Not enough birds? How about a clapper rail (Rallus crepitans)? I know you’ve all been clamoring for a clapper rail.
I had seen this from a moderate distance and was misidentifying it, but a proper birder on the trail corrected me. It disappeared into the reeds before I got a close enough or clear enough view of it, so I’m a little surprised Wendy got such a sharp image, but hey, this is why it helps to have a group of people shooting at the same time – someone else ends up capturing things that you miss. Or you may see that as a detriment, if you’re too competitive, but I’m bigger than that. Mostly.
Not so big that I won’t make the last image my own, though.

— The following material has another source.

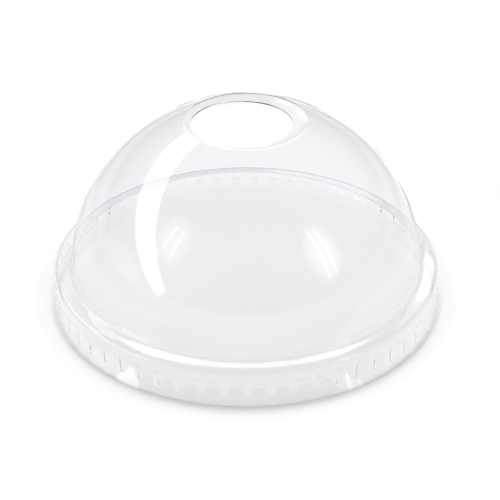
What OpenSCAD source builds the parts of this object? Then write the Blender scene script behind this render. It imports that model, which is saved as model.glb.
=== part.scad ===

We’d been out for quite a while and had seen all of the species above, save for perhaps the bobolinks, and I was remarking that we had never seen one of these, which should have been evident giving the conditions. This is a green heron (Butorides virescens,) one of three that we eventually found in two visits to the same refuge – but this is a misleading image, because their plumage really never looks like this. Either the sun angle was just right to cause a brighter sheen to occur, or the camera metering caused a color shift (the white balance was set for full sunlight, so that’s not it,) or maybe a combination of conditions, but the back is typically a deep jade color, tending towards blue in direct light. They’re notorious for remaining out of sight until you’re right on top of them, foraging among concealing reeds and foliage, so this one perched out in the open was a nice find, and I’m glad to nail the detail, even if it doesn’t look quite right.
So let’s see, that’s over 2400 words, 22 images of 12 different species, and even a video clip – I think that covers it for today, and even for Saturday if I get rained out or otherwise unable to pursue the migratory birds on their own holiday. Plus there are still more pics from the trip on the way in a bit.